**Your task**
Reproduce every entry exactly as shown.

**Record list**
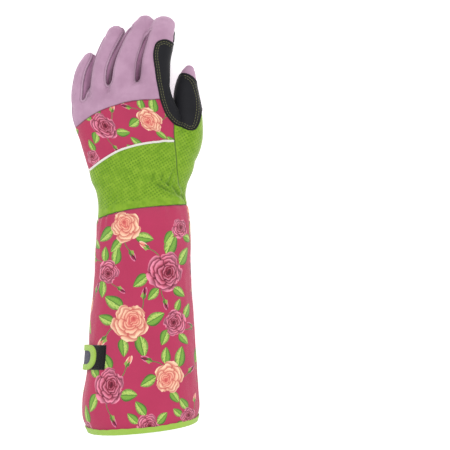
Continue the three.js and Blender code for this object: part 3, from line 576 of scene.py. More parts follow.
def panel_of(points):
    """Which panel each place on the skin belongs to, counting on for what the cuff hides."""
    x, y, z = points.T
    wrapped = (y < seam_y(KNUCKLE_SEAM, x)) & (y < THUMB_ROOT * HAND_LENGTH)
    upper = z > parting_height(x, y) - UPPER_WRAP * wrapped
    thumb_side = x > gusset_x(y)
    label = np.full(len(points), PANELS.index("palm"))
    label[upper] = PANELS.index("wrist_back")
    label[upper & (y > seam_y(PIPING_SEAM, x))] = PANELS.index("knuckle_panel")
    label[upper & (y > seam_y(KNUCKLE_SEAM, x))] = PANELS.index("finger_backs")
    label[upper & thumb_side] = PANELS.index("thumb_gusset")
    label[thumb_side & (y > THUMB_ROOT * HAND_LENGTH)] = PANELS.index("thumb")
    for i in range(3):
        label[in_side_strip(i, x, y, z) & ~thumb_side] = FIRST_STRIP + i
    label[y < seam_y(CUFF_SEAM, x)] = len(PANELS)
    return label


def inside(outline, x, y):
    """Whether places lie inside a closed outline seen from above."""
    within = np.zeros(len(x), bool)
    for (ax, ay), (bx, by) in zip(outline, np.roll(outline, -1, axis=0)):
        crosses = (ay > y) != (by > y)
        at = ax + (y - ay) / (by - ay + 1e-12) * (bx - ax)
        within ^= crosses & (x < at)
    return within


PATCH_CURVE = closed_curve(np.array(PATCH_OUTLINE) * (HAND_WIDTH, HAND_LENGTH), 240)


def patch_of(points):
    """1 on the crotch patch and 2 on the index finger's tip pad."""
    x, y, z = points.T
    height = parting_height(x, y)
    label = (inside(PATCH_CURVE, x, y) & (z > height - PATCH_WRAP)).astype(int)
    across, along = x / HAND_WIDTH, y / HAND_LENGTH
    pad = (along > TIP_PAD["from"]) & (across > TIP_PAD["left"]) & (across < TIP_PAD["right"])
    shows, reach = TIP_PAD_SHOWS
    beside = np.exp(-(((along - shows) / reach) ** 4)) * (x > digit_row(FINGERS[3], y)[:, 0])
    label[pad & (z < height + TIP_PAD_RISES * beside - TIP_PAD_DROPS * (1 - beside)) & (label == 0)] = 2
    return label


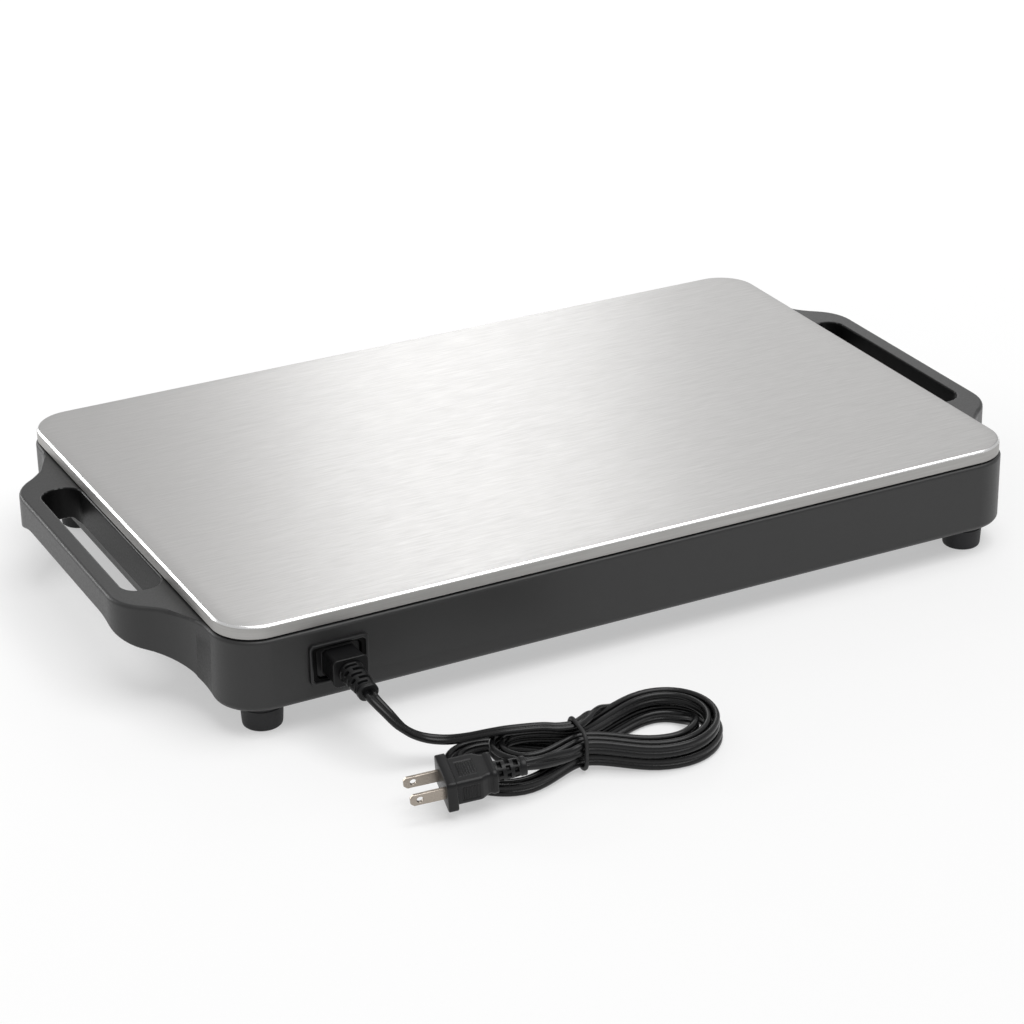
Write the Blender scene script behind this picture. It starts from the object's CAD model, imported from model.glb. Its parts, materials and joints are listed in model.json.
import json
from math import cos, pi, radians, sin

import bmesh
import bpy
import numpy as np
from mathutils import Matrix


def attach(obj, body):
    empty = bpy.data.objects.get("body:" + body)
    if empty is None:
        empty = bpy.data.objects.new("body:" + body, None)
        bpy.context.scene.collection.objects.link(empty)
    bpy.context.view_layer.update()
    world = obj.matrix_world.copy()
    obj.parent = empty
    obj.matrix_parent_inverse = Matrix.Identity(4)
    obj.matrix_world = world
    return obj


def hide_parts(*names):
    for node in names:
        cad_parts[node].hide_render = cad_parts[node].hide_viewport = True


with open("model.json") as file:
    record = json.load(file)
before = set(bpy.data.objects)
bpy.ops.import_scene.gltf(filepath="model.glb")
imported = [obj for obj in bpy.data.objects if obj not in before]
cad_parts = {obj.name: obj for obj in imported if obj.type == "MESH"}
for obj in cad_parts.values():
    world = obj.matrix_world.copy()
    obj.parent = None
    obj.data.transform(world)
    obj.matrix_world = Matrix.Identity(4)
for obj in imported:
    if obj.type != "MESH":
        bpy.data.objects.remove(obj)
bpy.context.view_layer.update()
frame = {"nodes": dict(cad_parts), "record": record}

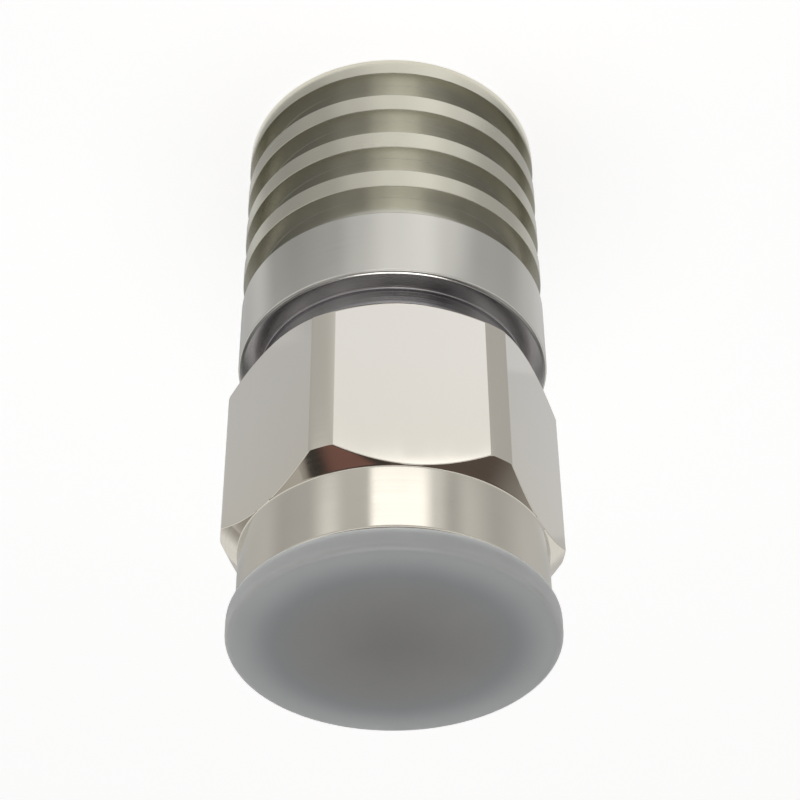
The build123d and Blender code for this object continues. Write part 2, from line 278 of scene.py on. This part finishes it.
# Coupling nut: brass hexagon bar, turned at both ends to cones and to the round skirt, bored
# and threaded, then plated. The flats are polished, with softened edges, and turn warmer to the
# front by a painted reflection. The rear cone is as coarsely turned as the neck and darkened by the same
# painted shade.
flat_angle = -97
half_across_flats = 16
flat_edge_round = 0.11
rear_cone_to = 38.5
warm_from = 44
warm_to = 58
mouth_z = 66.1
nut_outline = [
    (12.68, 36.65), (15.35, 36.65), (17.8, 39.1), (17.8, 56.5), (15.9, 58.4), (15.9, mouth_z),
    (14.55, mouth_z), (14.5, 66.0), (14.5, 51.25), (14.59, 51.2), (14.59, 49.05), (12.68, 49.05),
]
nut_rounds = {(15.35, 36.65): 0.15, (15.9, 58.4): 0.2, (15.9, mouth_z): 0.68}


def polished_metal(name, colour, warmer, roughness, spread=0.03):
    """Plated metal, polished along the axis in faint broad streaks. Its colour turns warmer to the front, a
    painted reflection.
    """
    material, tree, shader = new_finish(name, Metallic=1.0)
    place = point_of(tree)
    along = add_node(tree, "VectorMath", {0: place, 1: (1, 1, 0.06)}, operation="MULTIPLY").outputs[0]
    streaks = noise(tree, along, 420.0, 5.0, roughness=0.65)
    emboss(tree, shader, streaks, 0.0015)
    stains = noise(tree, place, 90.0, 2.0)
    both = add_node(tree, "Math", {0: streaks, 1: stains}, operation="ADD").outputs[0]
    vary_gloss(tree, shader, both, roughness, spread)
    # Painted reflection: the colour turns warmer from the rear of the flats to the front.
    height = add_node(tree, "SeparateXYZ", {0: place}).outputs["Z"]
    warm = add_node(tree, "MapRange", {"Value": height, "From Min": warm_from * mm,
                                       "From Max": warm_to * mm}).outputs[0]
    tone = mix(tree, both, mix(tree, warm, colour, warmer), (0.97, 0.97, 0.97), blend_type="MULTIPLY")
    tree.links.new(tone, shader.inputs["Base Color"])
    return material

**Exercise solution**
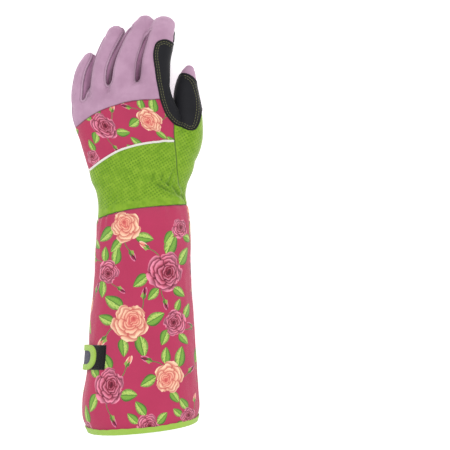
Continue the three.js and Blender code for this object: part 3, from line 576 of scene.py. More parts follow.
def panel_of(points):
    """Which panel each place on the skin belongs to, counting on for what the cuff hides."""
    x, y, z = points.T
    wrapped = (y < seam_y(KNUCKLE_SEAM, x)) & (y < THUMB_ROOT * HAND_LENGTH)
    upper = z > parting_height(x, y) - UPPER_WRAP * wrapped
    thumb_side = x > gusset_x(y)
    label = np.full(len(points), PANELS.index("palm"))
    label[upper] = PANELS.index("wrist_back")
    label[upper & (y > seam_y(PIPING_SEAM, x))] = PANELS.index("knuckle_panel")
    label[upper & (y > seam_y(KNUCKLE_SEAM, x))] = PANELS.index("finger_backs")
    label[upper & thumb_side] = PANELS.index("thumb_gusset")
    label[thumb_side & (y > THUMB_ROOT * HAND_LENGTH)] = PANELS.index("thumb")
    for i in range(3):
        label[in_side_strip(i, x, y, z) & ~thumb_side] = FIRST_STRIP + i
    label[y < seam_y(CUFF_SEAM, x)] = len(PANELS)
    return label


def inside(outline, x, y):
    """Whether places lie inside a closed outline seen from above."""
    within = np.zeros(len(x), bool)
    for (ax, ay), (bx, by) in zip(outline, np.roll(outline, -1, axis=0)):
        crosses = (ay > y) != (by > y)
        at = ax + (y - ay) / (by - ay + 1e-12) * (bx - ax)
        within ^= crosses & (x < at)
    return within


PATCH_CURVE = closed_curve(np.array(PATCH_OUTLINE) * (HAND_WIDTH, HAND_LENGTH), 240)


def patch_of(points):
    """1 on the crotch patch and 2 on the index finger's tip pad."""
    x, y, z = points.T
    height = parting_height(x, y)
    label = (inside(PATCH_CURVE, x, y) & (z > height - PATCH_WRAP)).astype(int)
    across, along = x / HAND_WIDTH, y / HAND_LENGTH
    pad = (along > TIP_PAD["from"]) & (across > TIP_PAD["left"]) & (across < TIP_PAD["right"])
    shows, reach = TIP_PAD_SHOWS
    beside = np.exp(-(((along - shows) / reach) ** 4)) * (x > digit_row(FINGERS[3], y)[:, 0])
    label[pad & (z < height + TIP_PAD_RISES * beside - TIP_PAD_DROPS * (1 - beside)) & (label == 0)] = 2
    return label


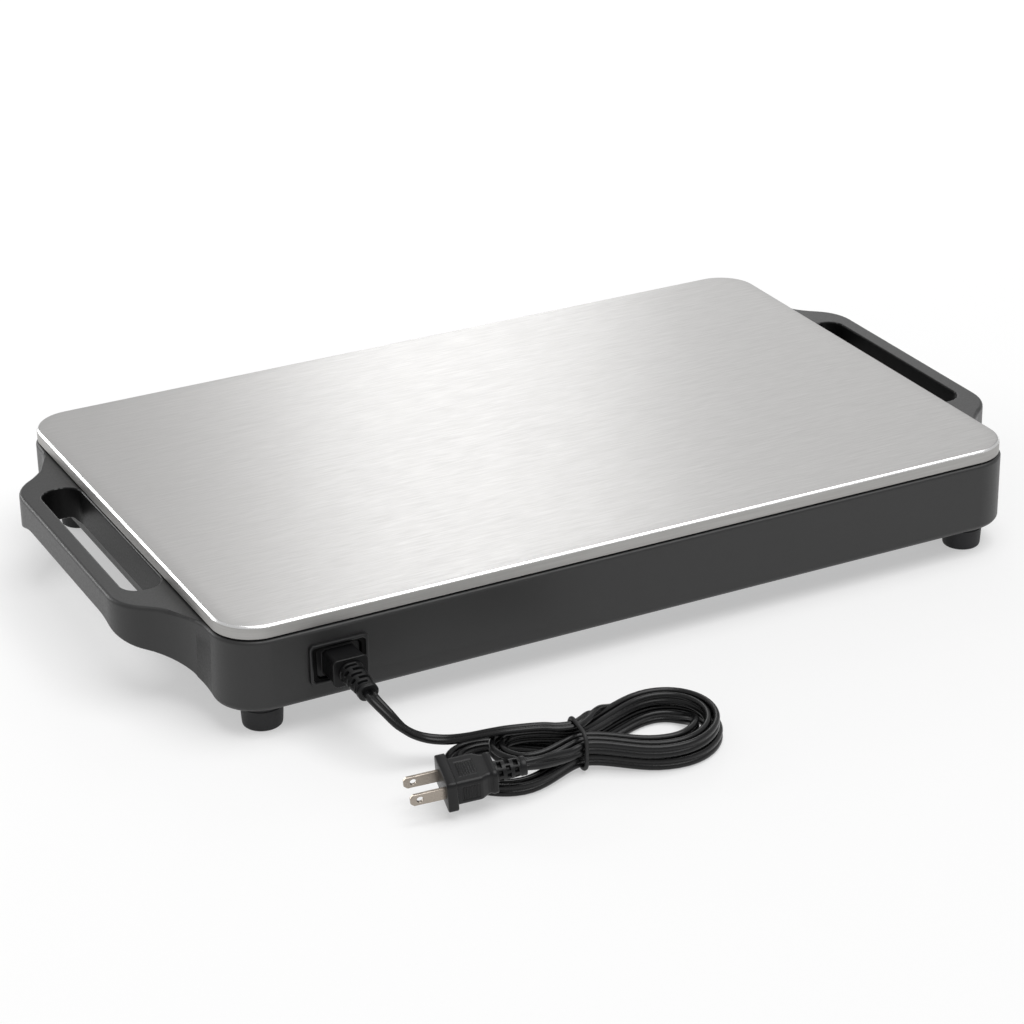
Write the Blender scene script behind this picture. It starts from the object's CAD model, imported from model.glb. Its parts, materials and joints are listed in model.json.
import json
from math import cos, pi, radians, sin

import bmesh
import bpy
import numpy as np
from mathutils import Matrix


def attach(obj, body):
    empty = bpy.data.objects.get("body:" + body)
    if empty is None:
        empty = bpy.data.objects.new("body:" + body, None)
        bpy.context.scene.collection.objects.link(empty)
    bpy.context.view_layer.update()
    world = obj.matrix_world.copy()
    obj.parent = empty
    obj.matrix_parent_inverse = Matrix.Identity(4)
    obj.matrix_world = world
    return obj


def hide_parts(*names):
    for node in names:
        cad_parts[node].hide_render = cad_parts[node].hide_viewport = True


with open("model.json") as file:
    record = json.load(file)
before = set(bpy.data.objects)
bpy.ops.import_scene.gltf(filepath="model.glb")
imported = [obj for obj in bpy.data.objects if obj not in before]
cad_parts = {obj.name: obj for obj in imported if obj.type == "MESH"}
for obj in cad_parts.values():
    world = obj.matrix_world.copy()
    obj.parent = None
    obj.data.transform(world)
    obj.matrix_world = Matrix.Identity(4)
for obj in imported:
    if obj.type != "MESH":
        bpy.data.objects.remove(obj)
bpy.context.view_layer.update()
frame = {"nodes": dict(cad_parts), "record": record}

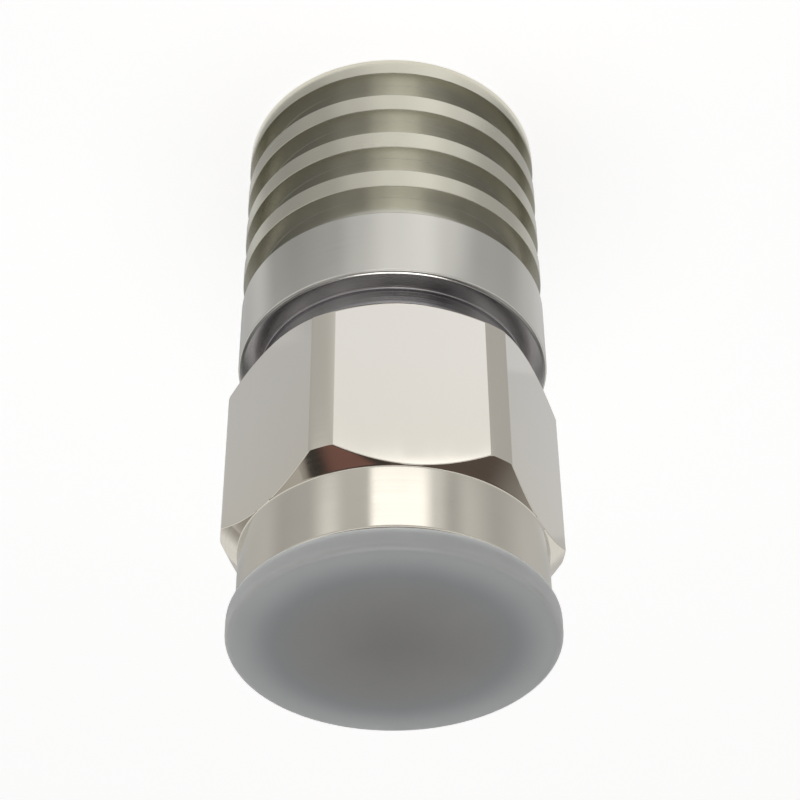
The build123d and Blender code for this object continues. Write part 2, from line 278 of scene.py on. This part finishes it.
# Coupling nut: brass hexagon bar, turned at both ends to cones and to the round skirt, bored
# and threaded, then plated. The flats are polished, with softened edges, and turn warmer to the
# front by a painted reflection. The rear cone is as coarsely turned as the neck and darkened by the same
# painted shade.
flat_angle = -97
half_across_flats = 16
flat_edge_round = 0.11
rear_cone_to = 38.5
warm_from = 44
warm_to = 58
mouth_z = 66.1
nut_outline = [
    (12.68, 36.65), (15.35, 36.65), (17.8, 39.1), (17.8, 56.5), (15.9, 58.4), (15.9, mouth_z),
    (14.55, mouth_z), (14.5, 66.0), (14.5, 51.25), (14.59, 51.2), (14.59, 49.05), (12.68, 49.05),
]
nut_rounds = {(15.35, 36.65): 0.15, (15.9, 58.4): 0.2, (15.9, mouth_z): 0.68}


def polished_metal(name, colour, warmer, roughness, spread=0.03):
    """Plated metal, polished along the axis in faint broad streaks. Its colour turns warmer to the front, a
    painted reflection.
    """
    material, tree, shader = new_finish(name, Metallic=1.0)
    place = point_of(tree)
    along = add_node(tree, "VectorMath", {0: place, 1: (1, 1, 0.06)}, operation="MULTIPLY").outputs[0]
    streaks = noise(tree, along, 420.0, 5.0, roughness=0.65)
    emboss(tree, shader, streaks, 0.0015)
    stains = noise(tree, place, 90.0, 2.0)
    both = add_node(tree, "Math", {0: streaks, 1: stains}, operation="ADD").outputs[0]
    vary_gloss(tree, shader, both, roughness, spread)
    # Painted reflection: the colour turns warmer from the rear of the flats to the front.
    height = add_node(tree, "SeparateXYZ", {0: place}).outputs["Z"]
    warm = add_node(tree, "MapRange", {"Value": height, "From Min": warm_from * mm,
                                       "From Max": warm_to * mm}).outputs[0]
    tone = mix(tree, both, mix(tree, warm, colour, warmer), (0.97, 0.97, 0.97), blend_type="MULTIPLY")
    tree.links.new(tone, shader.inputs["Base Color"])
    return material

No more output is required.